_Given exercise_: Please repeat only the stretch of records running from the first line through the line that contains "flat_l = 21; // [16:1:26]".

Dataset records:
=-=-=
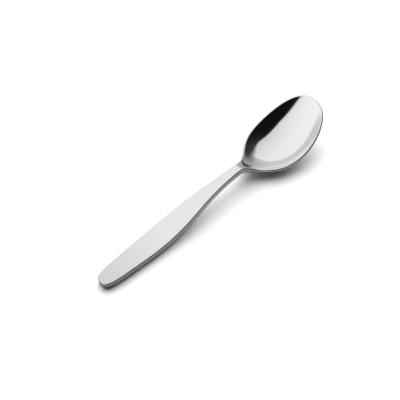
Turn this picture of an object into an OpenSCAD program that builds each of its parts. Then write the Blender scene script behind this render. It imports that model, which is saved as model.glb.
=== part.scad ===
// Coffee spoon stamped from one blank of polished steel.
// It lies along X, the bowl towards +X and hollow side up, with the middle of its length
// at x = 0. It rests on the table, z = 0, on the flat of its handle and on its belly.

/* [Length] */
// Length from the end of the handle to the tip of the bowl
length = 130; // [118:1:150]
// Length of the bowl, from its shoulders to its tip
bowl_l = 45; // [40:1:50]

/* [Handle] */
// Width of the handle at its widest place
handle_w = 12.4; // [10:0.1:14]
// Distance of that place from the end of the handle
handle_wide_at = 30; // [24:1:38]
// Width of the handle between the rounded corners of its end
end_w = 7.3; // [6:0.1:8.5]
// How far the middle of the end bulges past those corners
end_bulge = 1.6; // [1.3:0.1:2]
// Width of the neck at its narrowest place
neck_w = 4.9; // [3.8:0.1:5.6]
// Distance of that place from the shoulders of the bowl
neck_l = 5.8; // [5:0.1:10]
// Width between the shoulders of the bowl
shoulder_w = 6.5; // [5.7:0.1:7.5]
// Length of the handle that lies flat on the table
flat_l = 21; // [16:1:26]

/* [Bowl] */
// Width of the bowl at its widest place
bowl_w = 30; // [26:0.1:32]
// Distance of its deepest place from the shoulders
deep_l = 17; // [15:0.5:19]
// Distance of the lowest place of its rim from the shoulders
low_l = 7.2; // [6:0.2:9]
// Width of the flat land of the rim
rim_land = 0.15; // [0.1:0.05:0.4]
// Length of the rounded crease where the handle's flat top ends
crease_l = 2; // [1.4:0.1:3]

/* [Heights] */
// Height of the top of the neck
neck_top = 8.7; // [7:0.1:11]
// Height of the rim at its lowest place
rim_low = 4.6; // [4.4:0.1:5.5]
// Height of the rim at the tip
tip_top = 14.8; // [12:0.1:16]

/* [Thickness] */
// Thickness of the handle
handle_t = 3.2; // [2.6:0.1:3.6]
// Thickness of the neck
neck_t = 2.8; // [2.2:0.1:3.2]
// Thickness of the bowl's wall
bowl_t = 1.1; // [0.95:0.05:1.3]
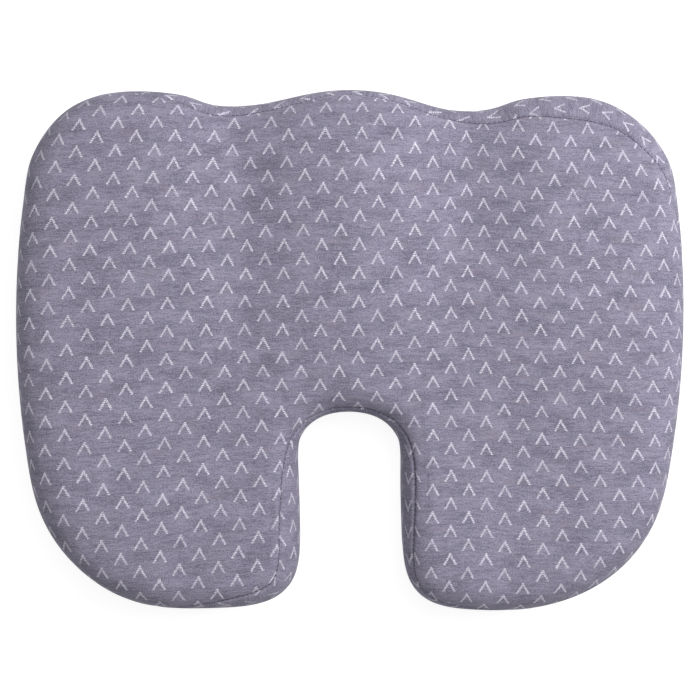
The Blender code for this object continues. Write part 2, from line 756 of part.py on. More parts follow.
def make_moving_parts():
    """Slider at the closed end, with its pull, under an empty on the arc's centre line."""
    travel = bpy.data.objects.new("slider_travel_axis", None)
    travel["open_angle"] = SLIDER_TRAVEL_ANGLE
    travel.location = (-SIDE_CENTRE_X, SIDE_CENTRE_Y, ZIP_HEIGHT)
    bpy.context.scene.collection.objects.link(travel)
    frame = slider_frame(SLIDER_REST)
    pieces = [make_slider(frame), make_pull(frame)]
    bpy.context.view_layer.update()
    for piece in pieces:
        piece.parent = travel
        piece.matrix_parent_inverse = travel.matrix_world.inverted()


# ---------------------------------------------------------------- cover


def make_cover(surface):
    """Top panel, side band, the two strips beside the zipper and the bottom panel."""
    zipped = range(surface.zip_first, surface.zip_last)
    plain = [index for index in range(surface.count) if index not in zipped]
    top = surface.band("top_seam", "top_edge") + surface.top_faces
    bottom = surface.bottom_faces + surface.band("bottom_edge", "bottom_seam")
    fabric = "heather_fabric"
    layer(surface, "cover_top_panel", fabric, top, 0.0, COVER_THICKNESS)
    layer(surface, "side_band", fabric, surface.band("bottom_seam", "top_seam", plain), 0.0, COVER_THICKNESS)
    lower = surface.band("bottom_seam", "zip_low", zipped)
    upper = surface.band("zip_high", "top_seam", zipped)
    layer(surface, "zip_strip_lower", fabric, lower, 0.0, STRIP_THICKNESS)
    layer(surface, "zip_strip_upper", fabric, upper, 0.0, STRIP_THICKNESS)
    layer(surface, "cover_bottom_panel", "anti_slip_fabric", bottom, 0.0, COVER_THICKNESS)
    seam_thread(surface, "top_seam_thread", "top_seam")
    seam_thread(surface, "bottom_seam_thread", "bottom_seam")


def make_filling(surface):
    """Foam core, and the stretch liner that is sewn round it in two halves."""
    inner = LINER_DEPTH + LINER_THICKNESS
    upper = surface.band("strip_top", "top_edge") + surface.top_faces
    lower = surface.bottom_faces + surface.band("bottom_edge", "strip_top")
    layer(surface, "liner_top", "liner_jersey", upper, LINER_DEPTH, inner, 1.0)
    layer(surface, "liner_bottom", "liner_jersey", lower, LINER_DEPTH, inner, 1.0)
    closed_core(surface, "foam_core", "memory_foam", FOAM_DEPTH)


def make_label():
    """A blank care label, sewn inside the right-hand wall."""
    depth = COVER_THICKNESS + GAP
    section = box_section(LABEL_BASE, LABEL_BASE + LABEL_HEIGHT, depth, depth + LABEL_THICKNESS)
    middle = SIDE_LENGTH / 2
    arc_sweep("care_label", "label_satin", section, middle - LABEL_WIDTH / 2, middle + LABEL_WIDTH / 2, 1.0)


def main():
    clear_scene()
    surface = DesignSurface()
    make_cover(surface)
    make_filling(surface)
    make_label()
    zipper_fixed_parts()
    make_moving_parts()


main()
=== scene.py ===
"""Looks of the contoured seat cushion: sewn cover, foam, liner and zipper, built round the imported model.

The fine surface starts from the CAD nodes: the bottom seam gives the plan outline, the top panel
gives the heights and the zipper joint gives the arc that the zipper follows.
"""

import json
import math

import bpy
import numpy as np
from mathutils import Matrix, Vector
from mathutils.geometry import delaunay_2d_cdt


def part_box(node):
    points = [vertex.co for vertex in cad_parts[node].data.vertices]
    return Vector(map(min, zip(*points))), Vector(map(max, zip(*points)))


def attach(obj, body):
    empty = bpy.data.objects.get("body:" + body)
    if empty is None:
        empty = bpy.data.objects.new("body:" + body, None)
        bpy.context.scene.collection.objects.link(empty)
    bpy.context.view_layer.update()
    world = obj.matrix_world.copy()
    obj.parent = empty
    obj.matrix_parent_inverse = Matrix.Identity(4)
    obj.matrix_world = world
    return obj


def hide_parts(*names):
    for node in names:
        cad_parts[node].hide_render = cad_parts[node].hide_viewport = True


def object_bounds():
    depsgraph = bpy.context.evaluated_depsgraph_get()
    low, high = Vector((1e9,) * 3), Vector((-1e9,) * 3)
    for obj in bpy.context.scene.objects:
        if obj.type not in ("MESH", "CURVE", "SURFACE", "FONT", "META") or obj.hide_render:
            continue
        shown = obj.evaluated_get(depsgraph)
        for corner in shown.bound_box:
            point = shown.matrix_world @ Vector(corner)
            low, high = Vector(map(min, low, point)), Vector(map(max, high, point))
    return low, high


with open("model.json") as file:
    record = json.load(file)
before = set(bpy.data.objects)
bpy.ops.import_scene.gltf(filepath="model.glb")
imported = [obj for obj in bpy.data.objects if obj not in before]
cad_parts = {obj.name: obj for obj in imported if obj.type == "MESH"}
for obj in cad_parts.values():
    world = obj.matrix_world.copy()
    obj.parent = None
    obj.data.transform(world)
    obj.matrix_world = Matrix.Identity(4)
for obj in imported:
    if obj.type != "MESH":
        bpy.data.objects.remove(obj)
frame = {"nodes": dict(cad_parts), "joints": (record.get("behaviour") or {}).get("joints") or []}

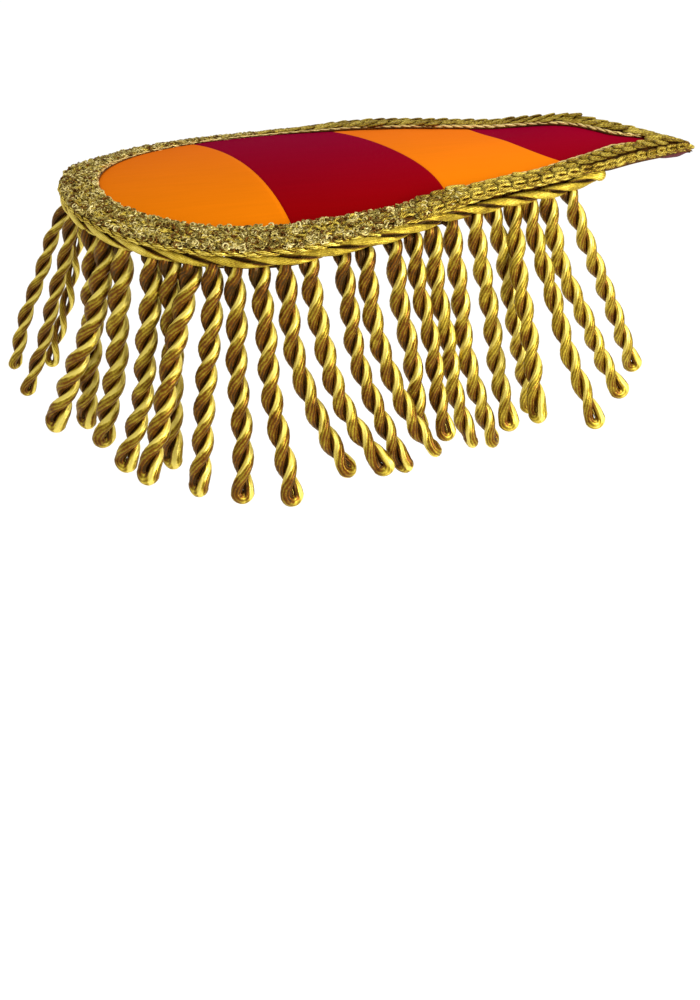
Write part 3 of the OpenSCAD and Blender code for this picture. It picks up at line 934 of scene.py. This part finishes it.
=-=-=
_Correct result_:
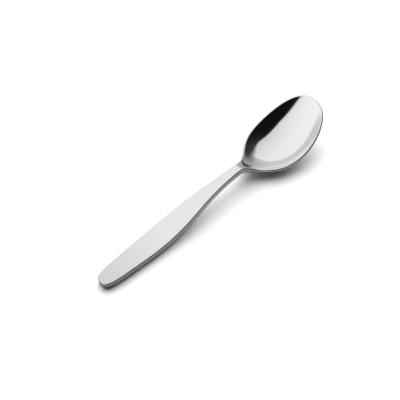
Turn this picture of an object into an OpenSCAD program that builds each of its parts. Then write the Blender scene script behind this render. It imports that model, which is saved as model.glb.
=== part.scad ===
// Coffee spoon stamped from one blank of polished steel.
// It lies along X, the bowl towards +X and hollow side up, with the middle of its length
// at x = 0. It rests on the table, z = 0, on the flat of its handle and on its belly.

/* [Length] */
// Length from the end of the handle to the tip of the bowl
length = 130; // [118:1:150]
// Length of the bowl, from its shoulders to its tip
bowl_l = 45; // [40:1:50]

/* [Handle] */
// Width of the handle at its widest place
handle_w = 12.4; // [10:0.1:14]
// Distance of that place from the end of the handle
handle_wide_at = 30; // [24:1:38]
// Width of the handle between the rounded corners of its end
end_w = 7.3; // [6:0.1:8.5]
// How far the middle of the end bulges past those corners
end_bulge = 1.6; // [1.3:0.1:2]
// Width of the neck at its narrowest place
neck_w = 4.9; // [3.8:0.1:5.6]
// Distance of that place from the shoulders of the bowl
neck_l = 5.8; // [5:0.1:10]
// Width between the shoulders of the bowl
shoulder_w = 6.5; // [5.7:0.1:7.5]
// Length of the handle that lies flat on the table
flat_l = 21; // [16:1:26]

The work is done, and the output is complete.